Byron's Babbles

What Is The Point Of A Theory?

Recently, I heard someone say, “What is the point of a theory if no one is going to test it.” It was a great point because that is the point of a theory. A theory is a special language that explains and helps us understand some phenomenon, for example, learning, motivation, or administration (Tosi, 2009). The major function of a theory is to describe and explain – in fact, theory is a general explanation, which often leads to basic principles. This has really got me to thinking that so many times we leave the important part of creating a theory when trying to solve some issue. It is why developing a theory of action is so important.

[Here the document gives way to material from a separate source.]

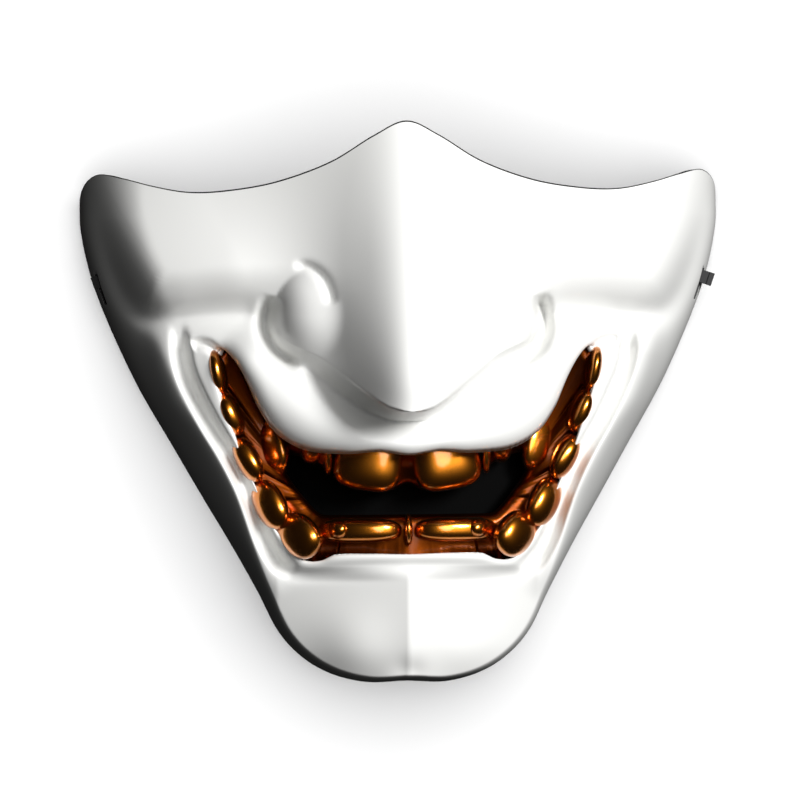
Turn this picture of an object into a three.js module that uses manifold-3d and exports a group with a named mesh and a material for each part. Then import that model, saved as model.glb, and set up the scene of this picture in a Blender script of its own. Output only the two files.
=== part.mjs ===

I love the idea of heuristic learning and strive to create environments in my work facilitating professional development for that kind of learning to occur. Heuristic learning is the ability to discover for oneself while doing something. Therefore, a theory is heuristic because it stimulates and guides the further development of knowledge. We all use theories to guide our actions. Some are implicit, and others are explicit; in fact, many of our personal implicit theories are formal ones that have been internalized Hoy & Adams 2016). I believe that if we want coherence and accountability we must start with a theory of action and then test it. We can start by asking, “What is the challenge you are trying to solve?”


Tosi, H.L. (2009). Theories of organization. Thousand Oaks, CA: Sage.

Hoy W. K. & Adams C. M. (2016). Quantitative Research in Education – A Primer. Thousand Oaks, CA: Sage.